Class A Registered Persons

Persons who conduct investment business in Bermuda, who do not maintain a physical presence in Bermuda and are licensed, authorized, or registered by a “recognized regulator” in another jurisdiction will now be required to register as a Class A Registered Persons. Class A Registered Persons must submit annual and quarterly returns to the Bermuda Monetary Authority (“BMA”) and will be required to appoint an individual in Bermuda approved by the BMA as its “Senior Representative” who will serve as the entity’s point of contact in Bermuda.

Class B Registered Persons

Class B Registered Persons qualify for an exemption and include, amongst others, high-net worth, high income, and sophisticated private investors as well as investment funds, entities having not less than $5,000,000 of total assets. For a full list, please see the Investment Business (Class B Registered Persons) Order 2022. Class B Registered Persons will be required to maintain a place of business in Bermuda which shall be its principal place of business.

Non Registrable Persons

The Amendment Act makes provision for the Minister of Finance to designate various persons as non-registrable persons. The Investment Business (Non-Registrable Persons (Designation) Order 2022 sets out the complete list of persons falling within this category, which includes investment funds, qualifying insurers, qualifying insurance managers, brokers, the BMA, a public authority, and the Government of Bermuda. The BMA also recognises that there will be persons that are licensed under the Digital Asset Business Act 2018 (“DABA”) that also undertake investment business in a manner ancillary to their digital asset business and it is proposed that such persons shall also be non-registrable persons.

Interaction with DABA

The BMA recently issued guidance notes titled Guidance for Entities Seeking Exemption from Dual Licensing due to Ancillary Nature of Activities. These guidance notes provide further information on when entities licenced under DABA that are also seeking to carry on investment business will be considered as doing so in a manner deemed ancillary and therefore eligible for treatment as a Non-Registered Person. According to the guidance note, an activity will be deemed as ‘ancillary’ where gross revenues generated from that activity do not surpass 25% of overall gross revenues (generated by the entity’s licensed DABA business, as well as from activities falling within the ambit of this Act, but excluding other non-licensable activities).

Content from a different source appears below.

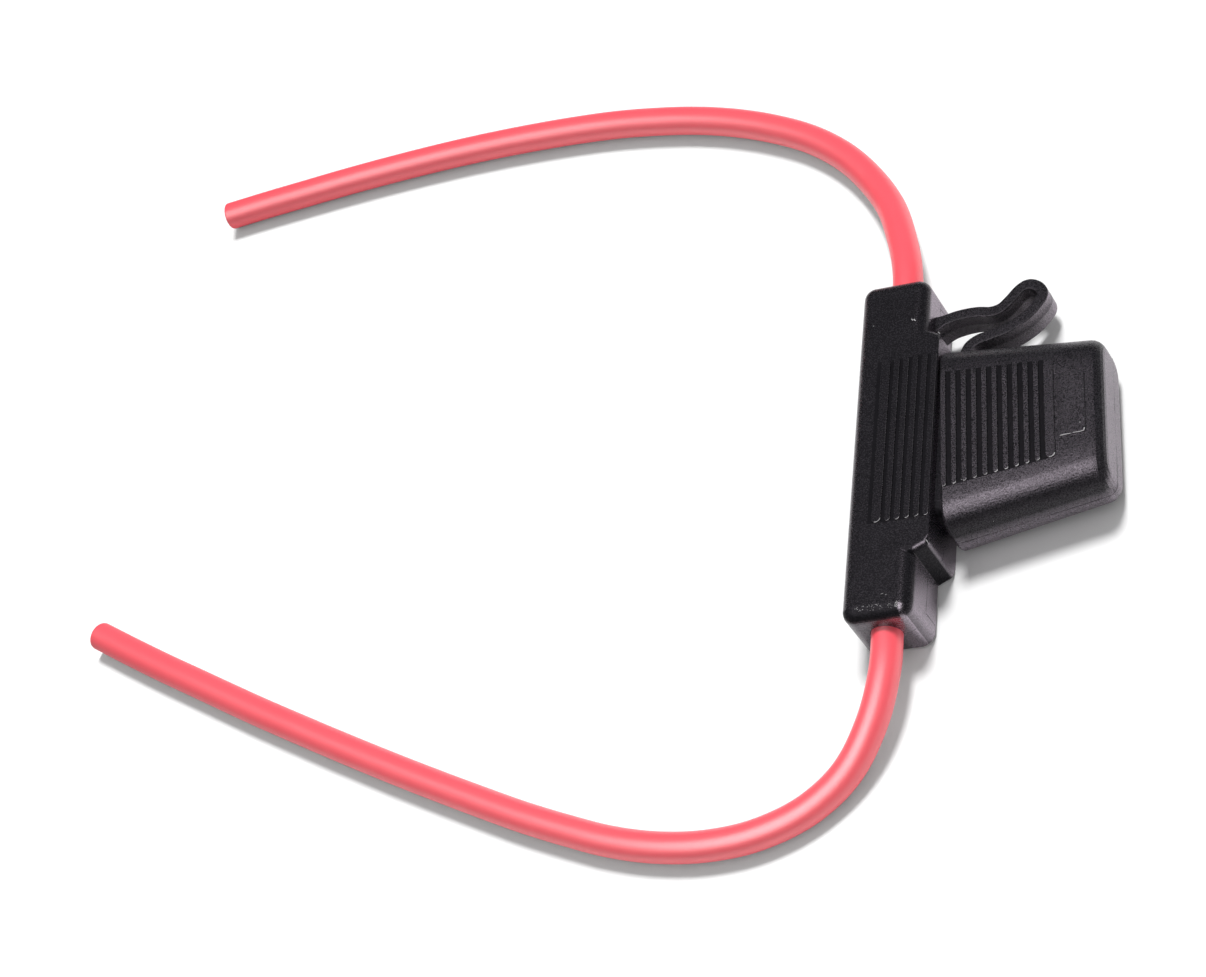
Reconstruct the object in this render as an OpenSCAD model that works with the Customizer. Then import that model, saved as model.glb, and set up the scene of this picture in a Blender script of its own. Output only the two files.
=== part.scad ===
// In-line holder for a large blade fuse: a moulded bar with a lead out of each end,
// a pull-off cap over the fuse, and a strap that keeps the cap with the bar.
// X points the way the cap pulls off, Y runs along the bar, Z is up.
// The bar lies on its flat underside at Z = 0.

/* [Bar] */
// Length of the bar, from one lead exit to the other
bar_l = 81.4; // [76:0.2:90]
// Width of the bar, across the leads
bar_w = 15.2; // [14.6:0.1:18]
// Thickness of the bar, from underside to top face
bar_t = 15.5; // [15.2:0.1:18]
// Rounding of the bar's top edges and end corners
bar_round = 2.9; // [1.5:0.1:3.2]
// Rounding of the bar's bottom edges
bar_foot = 0.8; // [0.4:0.1:1.2]

/* [Shoulder] */
// How far the shoulder stands out past each side of the cap's mouth
shoulder_past = 5; // [3.5:0.1:6.5]
// How far the shoulder stands out towards the cap
shoulder_d = 3.3; // [2.5:0.1:4]
// Rounding of the shoulder's ends
shoulder_round = 1.2; // [0.8:0.1:1.6]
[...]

Entities subject to the ancillary exemption are required to report revenue projections and key assumptions on a semi-annual basis to the BMA.

Promoting Investments to the Public

The Amendment Act has also added an investment activity in respect of promotional activities (including but not limited to carrying on or agreeing to advertise, issue or distribute materials relating to investments) that are directly targeted at members of the public. The definition of ‘members of the public’, excludes licensed, registered or non-registrable persons; members of the same group as the investment provider that is carrying on such promotion; as well as persons who are, or who propose to participate in a joint enterprise with the investment provider that is carrying on such promotion. It is important to note that the promotional activity has a wide ambit and as such the definition of ‘promotion’ also encompass persons ‘agreeing to’ offer services or carry on activities contemplated within the definition. However, the Act establishes that a person will only be considered to be promoting investments where they are carrying on one or more activity that falls within the definition of promotion and where they are performing such activities ‘continuously’.

Transitional Arrangements

Every exempted person or any person conducting investment business that is not licensed prior to the date of the coming into operation of this Act, shall be required to make an application to the Authority to become licensed, or registered, as the case may be, within 12 months of the date of the coming into operation of this Act. Non-registrable persons shall not be required to apply to be registered.